Exercise goal –
Reproduce exactly the lines from the one containing "obj.matrix_world = world" through the last line of the data, both ends included.

Records for the exercise –
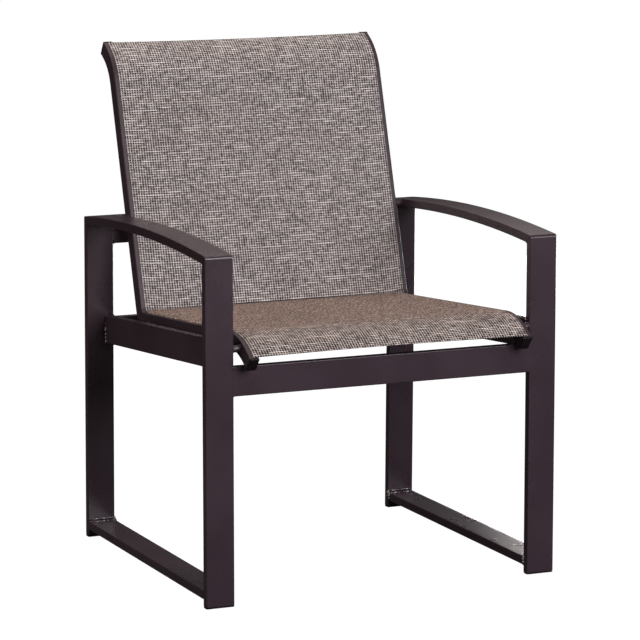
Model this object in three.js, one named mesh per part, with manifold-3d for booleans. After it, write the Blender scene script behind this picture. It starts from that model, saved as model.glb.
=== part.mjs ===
// A patio armchair: a stretched fabric sling in a welded frame of flat aluminium tube.
// Millimetres, with +X to the right as one faces the chair, +Y to its back and +Z up.
// Places are worked out from the front legs' front face, and the origin then goes under the chair's middle.
import * as THREE from "three";
import { mergeVertices } from "three/addons/utils/BufferGeometryUtils.js";
import Module from "manifold-3d";

const wasm = await Module();
wasm.setup();

const { degToRad } = THREE.MathUtils;

// Driving dimensions of the frame
const overallWidth = 645;
const legSpread = 584; // from the front legs' front face to the rear legs' rear face, at the floor
const tubeWidth = 50;
const tubeThickness = 15;
const tubeWall = 2;
const tubeCorner = 2.5;
const weldGap = 0.3; // left between pieces that are welded or pressed together
const armFrontHeight = 590.3;
const armRearHeight = 583.5;
const armRise = 13.7; // how far the arm bows above the line between its ends
const rearLegLean = degToRad(0.85);
const runnerHeight = 13.7; // from the floor to the runner's underside
const sideRailDrop = 11.2; // from the sling rails' slotted face down to the side rails' top, square to the seat
const frontCrossbarDrop = 41; // from the side rails' underside down to the crossbar's, at the front legs
const rearCrossbarDrop = 3.4; // the same at the rear legs

// Driving dimensions of the sling rails, along the middle of their slotted face
const railClearance = 13.5; // between the frame's inner faces and the sling rail
const backClearance = 39.2; // between the upper back crossbar and the sling rail in front of it
const frontOverhang = 35.2; // how far the rail's end stands out before the front legs
const seatFrontHeight = 454; // the slotted face's height where the flat seat begins
const seatSlope = degToRad(4.4);
const backLean = degToRad(17.1);
const cornerRadius = 10;
const curlRadius = 129;
const curlTurn = degToRad(43.4);
const curlTail = 3;
const backLength = 415.6; // from where the seat's and the back's lines cross to where the top roll starts
const rollRadius = 101.6;
const rollTurn = degToRad(41);
const rollTail = 13.8;
const railWidth = 17;
const railDepth = 27;
const railWall = 1.8;
const railCorner = 1.5;

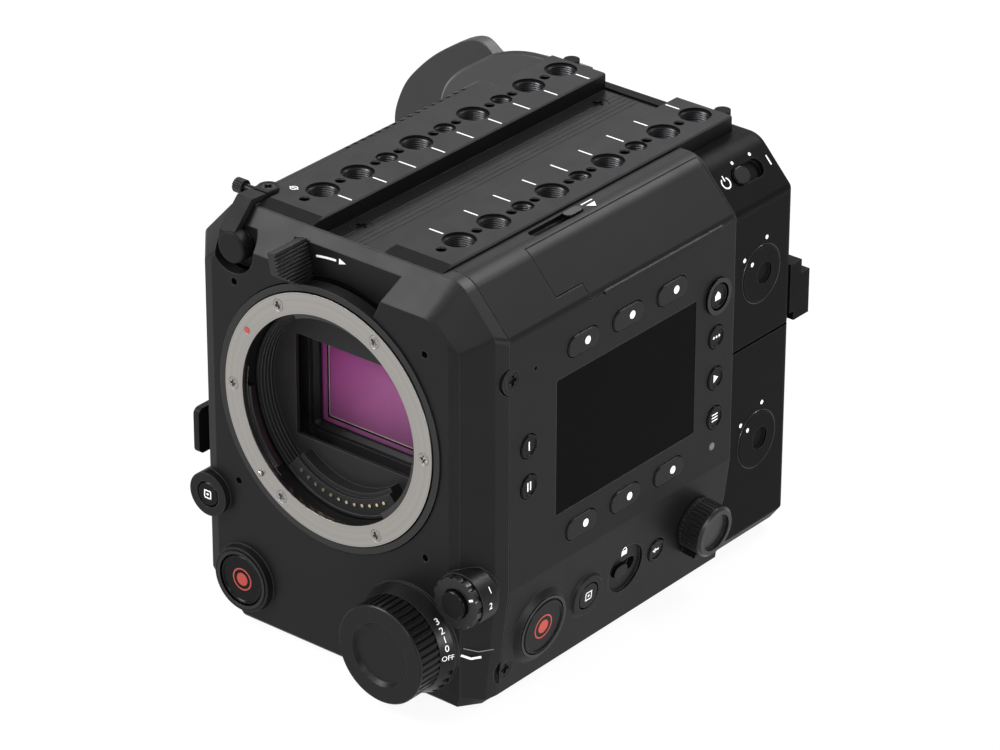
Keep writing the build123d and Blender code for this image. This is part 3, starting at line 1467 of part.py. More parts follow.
# Focus mode knob with a button in its middle
knob_front_y = -3.0
knob_rear_y = -0.9
focus_knob_r = 8.0
focus_flutes = 14
focus_flute_r = 1.1
focus_button_r = 4.25
focus_button_y = -4.5
focus_well = 1.3
focus_cap_gap = 0.9
focus_hub_r = 2.7
focus_stem_r = 1.6
focus_stem_length = 3.0
with BuildPart() as focus_mode_knob:
    with Locations(front_at(focus_x, knob_front_y, focus_z)):
        Cylinder(focus_knob_r, knob_rear_y - knob_front_y, align=(Align.CENTER, Align.CENTER, Align.MAX))
        Cylinder(focus_hub_r, focus_bore_depth + focus_seat_y - knob_front_y - seam,
                 align=(Align.CENTER, Align.CENTER, Align.MAX))
        CounterBoreHole(focus_stem_r + fit, focus_button_r + seam, focus_well)
    with BuildSketch(front_at(focus_x, knob_front_y, focus_z)):
        with PolarLocations(focus_knob_r + focus_flute_r / 2, focus_flutes):
            Circle(focus_flute_r)
    extrude(amount=knob_front_y - knob_rear_y, mode=Mode.SUBTRACT)
    chamfer(focus_mode_knob.faces().sort_by(Axis.Y)[0].edges().group_by(SortBy.LENGTH)[-1],
            length=fit)
save(focus_mode_knob, "focus_mode_knob")

with BuildPart() as focus_button:
    with Locations(front_at(focus_x, focus_button_y, focus_z)):
        Cylinder(focus_button_r, knob_front_y - focus_button_y + focus_well - focus_cap_gap,
                 align=(Align.CENTER, Align.CENTER, Align.MAX))
        Cylinder(focus_stem_r, focus_stem_length, align=(Align.CENTER, Align.CENTER, Align.MAX))
    chamfer(focus_button.edges().sort_by(Axis.Y)[0], length=button_edge)
save(focus_button, "focus_button")

# Metal rings pressed round the record and home buttons
with BuildPart() as button_bezels:
    with BuildSketch(right_plane(half_width - home_ring_h, *home_place)):
        Circle(home_ring_outer_r)
        Circle(home_r + seam, mode=Mode.SUBTRACT)
    extrude(amount=2 * home_ring_h)
    with BuildSketch(front_at(record_x, record_seat_y - front_ring_proud, record_z)):
        Circle(front_ring_outer_r)
        Circle(record_button_r + seam, mode=Mode.SUBTRACT)
    extrude(amount=-(front_ring_proud + ring_seat - fit / 2))
    with BuildSketch(strip_plane(record_place).offset(side_record_h + side_ring_proud)):
        Circle(side_ring_outer_r)
        Circle(side_record_r + seam, mode=Mode.SUBTRACT)
    extrude(amount=-(side_ring_proud + ring_seat - fit / 2))
save(button_bezels, "button_bezels")

# Cover screws: side ears, top plate and strap


def cover_screw(plane):
    """Adds one low-headed cover screw, its head's top just under the plane."""
    with Locations(plane.offset(-fit)):
        screw(cover_head_r, cover_head_h - fit, cover_shank_r, cover_shank_length, False)


with BuildPart() as cover_screws:
    for y, z in ear_places:
        upper = z > belt_z
        lower = strip_plane((y, z))
        cover_screw(right_plane(half_width, y, z) if upper else lower)
        cover_screw(left_plane(half_width, y, z) if upper else
                    Plane(origin=(-lower.origin.X, y, z), x_dir=(0, -1, 0),
                          z_dir=(-lower.z_dir.X, 0, lower.z_dir.Z)))
    for x, y in plate_screw_places:
        with Locations((x, y, channel_floor - fit)):
            screw(plate_screw_r, plate_screw_depth - fit, screw_post_r, channel_floor - plate_bottom, False)
    with Locations((-strap_screw_x, strap_screw_y, strap_base_z + strap_thick - fit)):
        screw(anchor_screw_r, anchor_sink - fit, cover_shank_r,
              strap_base_z + strap_thick - fit - shoulder_top + cover_shank_length - cut, False)
save(cover_screws, "cover_screws")

# Viewfinder at the left rear: sliding arm, tilting housing, eyecup and lens
arm_gap = 0.4
arm_thick = 4.6
arm_half_z = 6.0
arm_front_y = 124.0
arm_rear_y = 184.5
arm_inner_x = rear_half_width + arm_gap
arm_outer_x = arm_inner_x + arm_thick
pivot_y = 178.5
pivot_length = 3.0
pivot_x = arm_outer_x + pivot_length
finder_front_y = 168.0
finder_rear_y = 190.0
finder_width = 45.5
finder_side_z = 10.0
finder_rise = 29.8
finder_fall = 11.0
finder_over_z = 17.0
finder_low_z = -25.0
finder_low_run = 8.0
finder_side_low_z = -12.0
finder_inner_low_z = -18.0
finder_edge = 1.5
crown_x_shares = [1.0, 0.938, 0.613, 0.523, 0.435, 0.301, 0.169, 0.0]
crown_z_shares = [0.0, 0.302, 0.725, 0.819, 0.883, 0.953, 0.993, 1.0]
lens_run = 22.0
lens_x = -pivot_x - lens_run
lens_z = 0.0
lens_r = 11.5
lens_thick = 2.4
eyecup_y = finder_rear_y + fit
eyecup_thick = 4.5
eyecup_run = 4.0
eyecup_width = 70.7
eyecup_height = 51.5
eyecup_low_z = -27.0
eyecup_x_shares = [1.0, 0.999, 0.9745, 0.931, 0.87, 0.75, 0.631, 0.542, 0.484, 0.424, 0.255, 0.085, 0.0,
                   0.057, 0.226, 0.481, 0.82]
eyecup_z_shares = [0.214, 0.313, 0.427, 0.55, 0.656, 0.814, 0.928, 0.99, 1.0, 0.955, 0.854, 0.757, 0.602,
                   0.33, 0.214, 0.097, 0.0]
eyecup_ring_r = 16.0
eyecup_ring_inner_r = 13.0
eyecup_ring_depth = 8.0
finder_inner_x = -arm_inner_x - fit
finder_outer_x = finder_inner_x - finder_width
eyecup_points = [(-pivot_x - eyecup_run - eyecup_width * sx, eyecup_low_z + eyecup_height * sz)
                 for sx, sz in zip(eyecup_x_shares, eyecup_z_shares)]


def finder_section(y, fall):
    """Adds a sketch of the viewfinder's section at one y, its crown lowered by a fall."""
    crown = [(finder_inner_x - finder_width * sx, finder_side_z - fall + finder_rise * sz)
             for sx, sz in zip(crown_x_shares, crown_z_shares)]
    with BuildSketch(front_plane(y), mode=Mode.PRIVATE) as section:
        with BuildLine():
            Spline(*crown)
            Polyline(crown[-1], (finder_inner_x, finder_over_z), (-pivot_x - seam, finder_over_z),
                     (-pivot_x - seam, finder_inner_low_z), (-pivot_x - finder_low_run, finder_low_z),
                     (finder_outer_x + finder_low_run, finder_low_z), (finder_outer_x, finder_side_low_z),
                     crown[0])
        make_face()
    return section.sketch


with BuildPart() as evf_arm:
    with BuildSketch(left_plane(arm_inner_x)):
        with Locations((-(arm_front_y + arm_rear_y) / 2, 0)):
            SlotOverall(arm_rear_y - arm_front_y, 2 * arm_half_z)
    extrude(amount=arm_outer_x - arm_inner_x)
    with Locations(left_plane(arm_outer_x, pivot_y, 0)):
        Cylinder(arm_half_z - seam, pivot_x - arm_outer_x + cut,
                 align=(Align.CENTER, Align.CENTER, Align.MIN))
save(evf_arm, "evf_arm")

front_section = finder_section(finder_front_y, 0)
rear_section = finder_section(finder_rear_y, finder_fall)
with BuildPart() as evf_housing:
    loft([front_section, rear_section], ruled=True)
    chamfer(evf_housing.faces().sort_by(Axis.Y)[0].edges(), length=finder_edge)
    with Locations(left_plane(pivot_x, pivot_y, 0)):
        Hole(arm_half_z, 2 * cut)
    with Locations(Plane(origin=(lens_x, finder_rear_y, lens_z), z_dir=(0, 1, 0))):
        Hole(lens_r + fit, 2 * lens_thick)
save(evf_housing, "evf_housing")

with BuildPart() as evf_lens:
    with BuildSketch(front_at(lens_x, finder_rear_y - lens_thick, lens_z)):
        Circle(lens_r)
    extrude(amount=-lens_thick)
save(evf_lens, "evf_lens")

with BuildPart() as evf_eyecup:
    with BuildSketch(front_plane(eyecup_y)):
        with BuildLine():
            Spline(*eyecup_points, periodic=True)
        make_face()
        with Locations((lens_x, lens_z)):
            Circle(eyecup_ring_inner_r, mode=Mode.SUBTRACT)
    extrude(amount=-eyecup_thick)
    with BuildSketch(front_at(lens_x, eyecup_y, lens_z)):
        Circle(eyecup_ring_r)
        Circle(eyecup_ring_inner_r, mode=Mode.SUBTRACT)
    extrude(amount=-eyecup_ring_depth)
save(evf_eyecup, "evf_eyecup")

# Battery pack in the lower rear bay
battery_half_x = 42.0
battery_front_y = bay_front_y + seam
battery_rear_y = 144.6
battery_low_z = bay_low_z + seam
battery_top_z = shelf_z - shelf_half - cut
battery_edge_r = 2.0
with BuildPart() as battery_pack:
    with BuildSketch(front_plane(battery_front_y)):
        with Locations((0, (battery_low_z + battery_top_z) / 2)):
            RectangleRounded(2 * battery_half_x, battery_top_z - battery_low_z, battery_edge_r)
    extrude(amount=battery_front_y - battery_rear_y)
save(battery_pack, "battery_pack")
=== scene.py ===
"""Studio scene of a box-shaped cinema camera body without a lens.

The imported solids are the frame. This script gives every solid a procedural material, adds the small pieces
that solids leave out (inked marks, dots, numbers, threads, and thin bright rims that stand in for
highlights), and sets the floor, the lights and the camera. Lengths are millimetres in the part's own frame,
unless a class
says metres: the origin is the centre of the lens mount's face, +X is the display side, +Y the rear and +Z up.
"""

from __future__ import annotations

import logging
import math
from collections.abc import Iterable, Sequence
from dataclasses import dataclass, field
from enum import Enum

import bmesh
import bpy
from mathutils import Matrix, Vector


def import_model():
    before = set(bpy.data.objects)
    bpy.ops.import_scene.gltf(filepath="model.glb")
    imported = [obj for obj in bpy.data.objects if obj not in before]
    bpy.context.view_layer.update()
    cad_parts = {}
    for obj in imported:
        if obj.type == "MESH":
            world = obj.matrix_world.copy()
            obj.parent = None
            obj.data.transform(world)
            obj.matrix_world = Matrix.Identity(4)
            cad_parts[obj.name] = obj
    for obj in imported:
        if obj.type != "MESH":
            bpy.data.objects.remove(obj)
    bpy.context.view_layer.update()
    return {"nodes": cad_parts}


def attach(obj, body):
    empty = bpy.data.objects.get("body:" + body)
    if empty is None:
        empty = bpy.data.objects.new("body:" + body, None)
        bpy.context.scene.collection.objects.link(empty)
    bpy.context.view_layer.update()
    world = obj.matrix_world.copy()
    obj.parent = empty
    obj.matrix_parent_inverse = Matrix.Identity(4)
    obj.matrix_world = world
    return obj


LOG = logging.getLogger("scene")
MM = 0.001
Point = tuple[float, float]
Place = tuple[float, float, float]
Socket = bpy.types.NodeSocket
Tree = bpy.types.NodeTree
Colour = tuple[float, float, float]


def srgb(red: int, green: int, blue: int) -> Colour:
    """Turns an 8-bit sRGB colour into linear values.

    Args:
        red: Red, 0 to 255.
        green: Green, 0 to 255.
        blue: Blue, 0 to 255.

    Returns:
        The linear red, green and blue.
    """
    values = [c / 255 for c in (red, green, blue)]
    linear = [c / 12.92 if c <= 0.04045 else ((c + 0.055) / 1.055) ** 2.4 for c in values]
    return linear[0], linear[1], linear[2]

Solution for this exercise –
    obj.matrix_world = world
    return obj


LOG = logging.getLogger("scene")
MM = 0.001
Point = tuple[float, float]
Place = tuple[float, float, float]
Socket = bpy.types.NodeSocket
Tree = bpy.types.NodeTree
Colour = tuple[float, float, float]


def srgb(red: int, green: int, blue: int) -> Colour:
    """Turns an 8-bit sRGB colour into linear values.

    Args:
        red: Red, 0 to 255.
        green: Green, 0 to 255.
        blue: Blue, 0 to 255.

    Returns:
        The linear red, green and blue.
    """
    values = [c / 255 for c in (red, green, blue)]
    linear = [c / 12.92 if c <= 0.04045 else ((c + 0.055) / 1.055) ** 2.4 for c in values]
    return linear[0], linear[1], linear[2]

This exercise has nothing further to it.